Is Fair Trade Fair: have your say!

There's been a fire storm in the Fair Trade world in the week preceding Fairtrade fortnight, as a UK-based policy institute this week slammed Fair Trade, saying that the practice distorts the market and traps some of the world's poorest farmers in a cycle of poverty. The report 'Unfair Trade' issued by the Adam Smith Institute, says that the fair trade movement does little to drive the momentum of the global food chain.

The report's author Marc Sidwell claims that consumers who buy Fair Trade products end up spending more money on poorer quality goods, due to the fact that the Fair Trade system pays farmers a fixed price. This leads to farmers not being pushed financially to improve the quality of their products, and they may even hold the best of the crop back to sell on the open market Sidwell said. The only solution to market distortion is therefore global trade, he added, and countries in Africa should instead remove the restrictive trade barriers currently keeping their economies in chains.

The author even goes so far to accuse Fair Trade organisers of manipulating consumer judgement. "Even assuming Fairtrade goods are all they claim to be, their merit would still deserve to be weighed against the rival schemes or against the possibility that the money might be better spent in other ways," Sidwell said. He goes on to say that by sustaining uncompetitive farmers, Fairtrade holds them back from the processes of diversification and mechanization, depriving them the chance of improving their professional life.

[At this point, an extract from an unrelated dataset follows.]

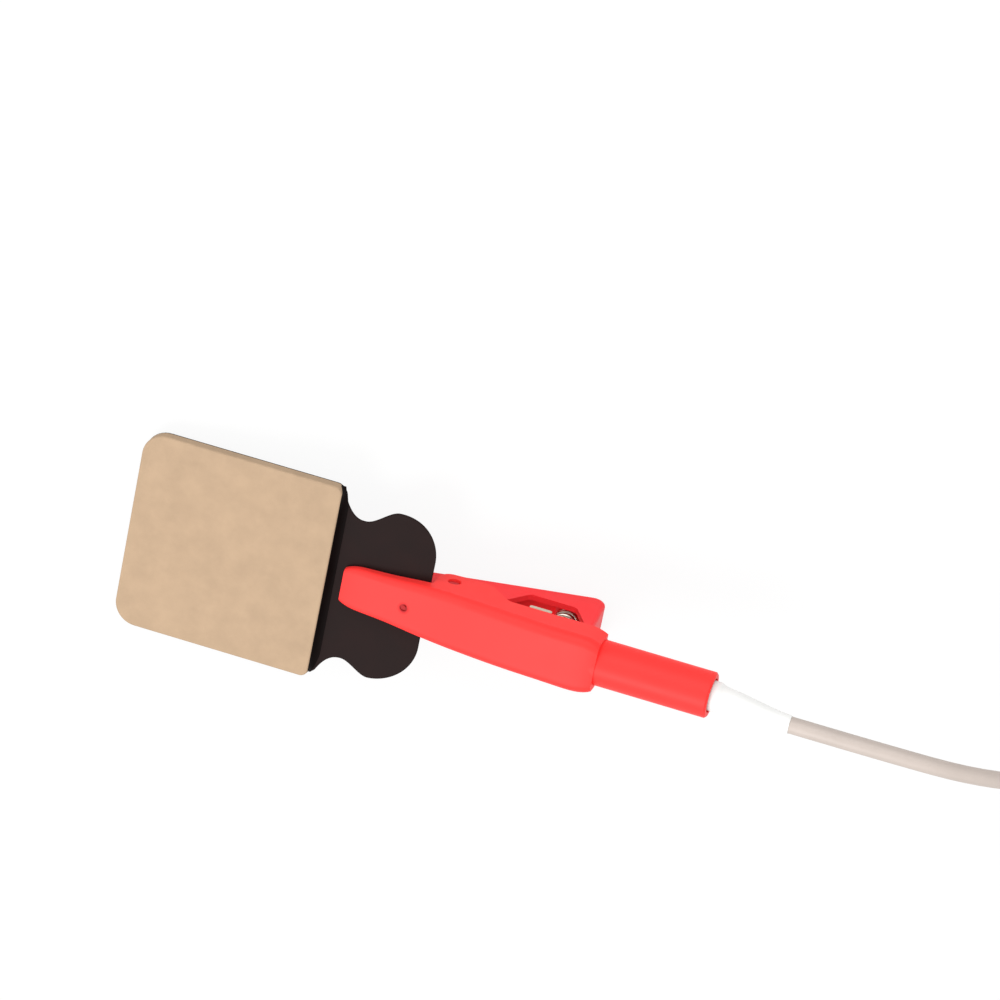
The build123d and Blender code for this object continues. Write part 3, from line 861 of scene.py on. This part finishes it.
def film_sheet():
    """The conductive film: pad and tab as one thin sheet, with rounded cut edges.

    The tab's middle line leans: it lies at y = aside + lean * x, from just beyond the pad's edge.
    """
    low, high = -FILM_THICKNESS / 2, FILM_THICKNESS / 2
    inset = FILM_THICKNESS / 3
    lobe_x = LOBE_CENTRE[0]
    x_pad = spaced(-PAD_SIDE, FILM_PAD_END, FILM_PAD_ROWS)
    x_neck = np.linspace(0, lobe_x, FILM_NECK_ROWS)[:-1]
    x_lobe = lobe_x + LOBE_RADIUS * np.sin(np.linspace(0, np.pi / 2, FILM_LOBE_ROWS))
    x = np.concatenate([x_pad, x_neck, x_lobe])
    corner = np.where(x > -PAD_TAB_CORNER, tab_half_width(np.zeros_like(x)), 0)
    width = np.where(x < 0, np.maximum(pad_half_width(np.minimum(x, 0)), corner), tab_half_width(x))
    full = outline_grid(x, width, FILM_COLUMNS)
    x_slim = np.clip(x, -PAD_SIDE + inset, TAB_LENGTH - inset)
    slim = outline_grid(x_slim, width - inset, FILM_COLUMNS)
    for grid in (full, slim):
        along = grid[..., 0]
        grid[..., 1] += (FILM_ASIDE + FILM_LEAN * along) * np.clip(along / FILM_LEAN_START, 0, 1)
    return slab("film_leaf", [slim, full, full, slim], [low, low / 2, high / 2, high], film_lift)


# Painted shadow along the foam's tab-side edge: the film's colour darkened by the tone, and the dark strip's sizes
EDGE_SHADE_TONE = 0.3
EDGE_SHADE_WIDTH = 0.66
EDGE_SHADE_HOLLOW = 1.6
EDGE_SHADE_SHORT = 0.12
EDGE_SHADE_RUNOUT = 2.4
EDGE_SHADE_TAPER = 0.8
EDGE_SHADE_SINK = 2.5
EDGE_SHADE_BEHIND = 0.03
EDGE_SHADE_PROUD = 0.02
EDGE_SHADE_SECTION_POINTS = 14
EDGE_SHADE_ROWS = 81


def edge_shadow_strip():
    """A dark strip of painted shadow along the pad's tab side: a hollow curve from the foam's top down to the
    film.

    Its section is x = width * s ** hollow, z = height * (1 - s) ** hollow for s from 0 to 1, closed
    by the foam's wall. It is carried along y between the pad's tab-side corners, follows their
    rounding, and over its runout thins and sinks to nothing towards each end.
    """
    low, height = FILM_THICKNESS / 2, FOAM_THICKNESS - EDGE_SHADE_SHORT
    s = np.linspace(0, 1, EDGE_SHADE_SECTION_POINTS)
    y = np.linspace(-1, 1, EDGE_SHADE_ROWS) * (PAD_SIDE / 2 - EDGE_SHADE_SHORT)
    into = np.clip(abs(y) - (PAD_SIDE / 2 - PAD_TAB_CORNER), 0, PAD_TAB_CORNER)
    wall = np.sqrt(PAD_TAB_CORNER**2 - into**2) - PAD_TAB_CORNER
    thin = np.clip((PAD_SIDE / 2 - abs(y)) / EDGE_SHADE_RUNOUT, 0, 1) ** EDGE_SHADE_TAPER
    tall = height * np.clip(EDGE_SHADE_SINK * thin, 0, 1)
    grid = np.empty((len(y), len(s) + 3, 3))
    grid[..., 0] = wall[:, None]
    grid[..., 1] = (y + PAD_SHIFT_Y)[:, None]
    grid[..., 2] = low
    grid[:, :2, 0] -= EDGE_SHADE_BEHIND
    grid[:, 1, 2] += tall
    grid[:, 2:-1, 0] += EDGE_SHADE_PROUD + EDGE_SHADE_WIDTH * thin[:, None] * s**EDGE_SHADE_HOLLOW
    grid[:, 2:-1, 2] += EDGE_SHADE_PROUD + tall[:, None] * (1 - s) ** EDGE_SHADE_HOLLOW
    grid[:, -1, 0] += EDGE_SHADE_PROUD + EDGE_SHADE_WIDTH * thin
    return surface("edge_shadow_strip", to_frame(grid))


# Painted shade over the gate's small recess on the shell's top, in the clip's millimetres
GATE_SHADE_CENTRE = (8.9, -0.12, 1.76)
GATE_SHADE_RADIUS = 0.75
GATE_SHADE_TONE = 0.4


def paint_gate_shade(made, colour):
    """A darker spot of painted shade over the small recess where the moulding's gate was cut off: full to half its
    radius, then fading out.
    """
    tree = made.node_tree
    shader = tree.nodes["Principled BSDF"]
    before = shader.inputs["Base Color"].links[0].from_socket
    apart = tree.nodes.new("ShaderNodeVectorMath")
    apart.operation = "DISTANCE"
    link(tree, tree.nodes.new("ShaderNodeTexCoord").outputs["Object"], apart.inputs[0])
    home = nodes["socket_shell"].matrix_world.inverted()
    apart.inputs[1].default_value = home @ Vector(to_frame(GATE_SHADE_CENTRE))
    fade = tree.nodes.new("ShaderNodeMapRange")
    fade.inputs["From Min"].default_value = GATE_SHADE_RADIUS / 2 * MM
    fade.inputs["From Max"].default_value = GATE_SHADE_RADIUS * MM
    fade.inputs["To Min"].default_value, fade.inputs["To Max"].default_value = 1.0, 0.0
    link(tree, apart.outputs["Value"], fade.inputs["Value"])
    mix = tree.nodes.new("ShaderNodeMix")
    mix.data_type = "RGBA"
    link(tree, fade.outputs["Result"], mix.inputs["Factor"])
    link(tree, before, mix.inputs["A"])
    mix.inputs["B"].default_value = (*scaled(colour, GATE_SHADE_TONE), 1)
    link(tree, mix.outputs["Result"], shader.inputs["Base Color"])


class ELECTRODE_OT_clip(bpy.types.Operator):
    """Finishes the two mouldings of the clip"""

    bl_idname = "electrode.make_clip"
    bl_label = "Clip"

    def execute(self, context):
        colours = context.scene.electrode_colours
        satin = {"fine": 3000.0, "spread": 0.03, "specular_ior_level": 0.12}
        shell = moulded("Red shell", colours.shell, 0.42, **satin)
        # Painted shade: the lever's red, darkened, over the gate's recess
        paint_gate_shade(shell, colours.lever)
        finish_node("socket_shell", shell)
        # Painted shade: the lever's moulding takes the darker red
        finish_node("lever_shell", moulded("Red lever", colours.lever, 0.42, **satin))
        return {"FINISHED"}


# Lips of the upper strip, in the clip's millimetres
LIP_X = (21.5, 23.9)
LIP_SECTION = [
    (2.4, -0.62), (2.98, -0.62), (3.08, -0.66), (3.12, -0.76),
    (3.12, -1.08), (3.0, -1.08), (3.0, -0.74), (2.4, -0.74),
]
LIP_ROWS = 12
LIP_END = 0.3
LIP_END_SHARE = 0.25


def strip_lips():
    """The upper strip's lips: thin edges of its wings, folded out and down below the shell's skirts.

    Each is the (y, z) section carried along x, less deep by its end share times t squared as t
    goes from 0 to 1 over each end. The second is the first with y turned over.
    """
    section = np.array(LIP_SECTION)
    along = np.linspace(*LIP_X, LIP_ROWS)
    from_middle = abs(along - np.mean(LIP_X)) - (np.ptp(LIP_X) / 2 - LIP_END)
    pull = 1 - np.clip(from_middle / LIP_END, 0, 1) ** 2 * LIP_END_SHARE
    low = LIP_SECTION[0][1]
    grid = np.empty((len(along), len(section), 3))
    grid[..., 0] = along[:, None]
    grid[..., 1] = section[:, 0]
    grid[..., 2] = low + (section[:, 1] - low) * pull[:, None]
    both = np.stack([grid, grid[:, ::-1] * (1, -1, 1)])
    return surface("strip_lips", to_frame(both), smooth=False)


PLATED_STEEL = (0.78, 0.78, 0.76)
STRIP_STEEL = (0.6, 0.52, 0.41)
SPRING_STEEL = (0.62, 0.6, 0.52)
BRASS = (0.78, 0.62, 0.33)
# The pin's red, darkened by painted shade of the recess it sits in
PIN_SHADED_RED = (190, 26, 32)


class ELECTRODE_OT_contacts(bpy.types.Operator):
    """Makes the strip's lips, and finishes the jaws, the pin, the sleeve and the contacts"""

    bl_idname = "electrode.make_contacts"
    bl_label = "Contacts"

    def execute(self, context):
        plated = metal("Plated steel", PLATED_STEEL, 0.28)
        for name in ("plug_pin", "connector_contact"):
            finish_node(name, plated)
        strip = metal("Dull strip", STRIP_STEEL, 0.5, metallic=0.5)
        for name in ("fixed_jaw", "moving_jaw"):
            finish_node(name, strip)
        place_piece(strip_lips(), strip, "clip", slot="plated_steel")
        # Painted shade: the red pin is dark for the shade of its recess
        finish_node("pivot_pin", moulded("Pin", linear(*PIN_SHADED_RED), 0.5, spread=0.1))
        finish_node("socket_sleeve", metal("Turned brass", BRASS, 0.3))
        return {"FINISHED"}


# Spring, in the clip's millimetres: its line, its reach and the heights of its ends
SPRING_X = 24.5
SPRING_RADIUS = 1.35
SPRING_LOW = -7.27
SPRING_HIGH = 2.36
SPRING_STEPS = 40
WIRE_SIDES = 14


class ELECTRODE_OT_spring(bpy.types.Operator):
    """Makes the spring, whose upper end sits in the shell and whose lower end sits in the lever"""

    bl_idname = "electrode.make_spring"
    bl_label = "Spring"

    def execute(self, context):
        sizes = context.scene.electrode_sizes
        piece = spring_piece(sizes.wire, sizes.spring_turns)
        place_piece(piece, metal("Spring wire", SPRING_STEEL, 0.3), None, "spring", slot="spring_wire")
        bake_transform(piece)
        return {"FINISHED"}


def spring_piece(wire, turns):
    """A round wire along a helix, with closed end turns.

    The helix rises by a wire's thickness over each end turn and evenly between. With c and s the
    cosine and sine round the wire, its surface is the helix + wire / 2 * (c * outward + s * other),
    where other is square to outward and to the helix.
    """
    low, high = SPRING_LOW + wire / 2, SPRING_HIGH - wire / 2
    total = turns + 2
    turn = np.linspace(0, total, total * SPRING_STEPS)
    height = np.interp(turn, [0, 1, total - 1, total], [low, low + wire, high - wire, high])
    angle = 2 * np.pi * turn
    outward = np.stack([np.cos(angle), np.sin(angle), np.zeros_like(angle)], 1)
    middle = np.stack([np.full_like(angle, SPRING_X), np.zeros_like(angle), height], 1)
    line = middle + (SPRING_RADIUS - wire / 2) * outward
    tangent = np.gradient(line, axis=0)
    tangent /= np.linalg.norm(tangent, axis=1)[:, None]
    other = np.cross(tangent, outward)
    ring = round_angles(WIRE_SIDES)[None, :, None]
    grid = line[:, None] + wire / 2 * (np.cos(ring) * outward[:, None] + np.sin(ring) * other[:, None])
    return surface("spring_coil", to_frame(grid))


# Socket tube and plug, in the clip's millimetres
TUBE_CENTRE_Z = 0.93
TUBE_END_X = 42.5
PLUG_LENGTH = 8.6
PLUG_BEND = -0.67
PLUG_NECK = 0.9
PLUG_SIDES = 64
PLUG_CONE_ROWS = 24
PLUG_COLLAR = [
    (0.8, 1.41), (-0.5, 1.41), (-0.5, 1.45), (-0.4, 1.57), (-0.25, 1.6), (0.55, 1.6), (0.75, 1.56)
]
PLUG_SHOULDER = [(0.95, 1.46), (1.2, 1.37)]
PLUG_CONE = [(1.6, 1.31), (8.45, 0.99)]
PLUG_END_RADIUS = 0.93


def plug_moulding():
    """The plug's soft moulding: a collar round the pin, and a slim cone that bends to the lead.

    Rings of (distance from the socket's mouth, radius) stand square to the socket's axis. With s
    from 0 at the neck to 1 at the end, their middle is aside by bend * s * s * (3 - 2 * s).
    """
    cone = np.linspace(*PLUG_CONE, PLUG_CONE_ROWS)
    rings = np.vstack([PLUG_COLLAR, PLUG_SHOULDER, cone, [(PLUG_LENGTH, PLUG_END_RADIUS)]])
    aside = PLUG_BEND * smooth_step((rings[:, 0] - PLUG_NECK) / (PLUG_LENGTH - PLUG_NECK))
    angle = round_angles(PLUG_SIDES)
    grid = np.empty((len(rings), len(angle), 3))
    grid[..., 0] = TUBE_END_X + rings[:, :1]
    grid[..., 1] = aside[:, None] + rings[:, 1:] * np.cos(angle)
    grid[..., 2] = TUBE_CENTRE_Z + rings[:, 1:] * np.sin(angle)
    return surface("plug_moulding", to_frame(grid))


class ELECTRODE_OT_plug(bpy.types.Operator):
    """Makes the plug's soft moulding, and finishes the tie, the far connector and its ring"""

    bl_idname = "electrode.make_plug"
    bl_label = "Plug"

    def execute(self, context):
        colours = context.scene.electrode_colours
        white = moulded("White moulding", colours.plug, 0.55, fine=2400.0, spread=0.02)
        place_piece(plug_moulding(), white, "clip", "plug_body", slot="white_vinyl")
        for name in ("connector_body", "lead_tie"):
            finish_node(name, white)
        finish_node("id_ring", moulded("Red ring", colours.lever, 0.36, fine=3000.0, spread=0.03))
        return {"FINISHED"}


class ELECTRODE_PT_panel(bpy.types.Panel):
    """Lists the electrode's pieces in the 3D view's sidebar"""

    bl_idname = "ELECTRODE_PT_panel"
    bl_label = "Electrode"
    bl_space_type = "VIEW_3D"
    bl_region_type = "UI"
    bl_category = "Electrode"

    def draw(self, context):
        for group in (context.scene.electrode_sizes, context.scene.electrode_colours):
            for name in group.__annotations__:
                self.layout.prop(group, name)
        for operator in OPERATORS:
            self.layout.operator(operator.bl_idname)


OPERATORS = (
    ELECTRODE_OT_stage,
    ELECTRODE_OT_plug,
    ELECTRODE_OT_lead,
    ELECTRODE_OT_pad,
    ELECTRODE_OT_clip,
    ELECTRODE_OT_contacts,
    ELECTRODE_OT_spring,
)
CLASSES = (ElectrodeColours, ElectrodeSizes, *OPERATORS, ELECTRODE_PT_panel)


def register():
    for made in CLASSES:
        bpy.utils.register_class(made)
    bpy.types.Scene.electrode_sizes = PointerProperty(type=ElectrodeSizes)
    bpy.types.Scene.electrode_colours = PointerProperty(type=ElectrodeColours)


def unregister():
    del bpy.types.Scene.electrode_colours
    del bpy.types.Scene.electrode_sizes
    for made in reversed(CLASSES):
        bpy.utils.unregister_class(made)


def main():
    """Makes every piece in turn."""
    register()
    for operator in OPERATORS:
        group, name = operator.bl_idname.split(".")
        getattr(getattr(bpy.ops, group), name)()


if __name__ == "__main__":
    main()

Several Fair Trade organisations were quick to respond to the Adam Smith report, citing a number of inaccuracies. In a statement on its website, the UK Fairtrade organisation denied ignoring the poorest countries in the world. "Few people can doubt that the present outcome of world trade is unfair. Two billion people work extremely hard to earn a living but still earn less than $2 per day and the FAIRTRADE Mark enables British consumers to choose products that help address this injustice. As no-one is forced to join a fair trade producer organisation, or to buy Fairtrade products, you would think that free market economists like the Adam Smith Institute would be pleased at the way the British public has taken our voluntary label to its heart - and to the supermarket checkout - to the tune of nearly half a billion pounds worth of goods in 2007 alone. But their report instead applies totally inflexible dogma and outdated information to criticise Fairtrade producers, without offering any constructive alternative for development other than "leave it to the market".

Fairtrade UK also denied trapping the farmers it works, claiming that the money producers earn through Fairtrade help allows them to invest in diversifying their trade in a way that would not have otherwise been feasible.

Divine, the Fairtrade chocolate company co-owned by a farmers' cooperative in Ghana, pointed out that Fairtrade was established because the market was unfairly biased towards Western firms, not in order to hinder third-world farmers.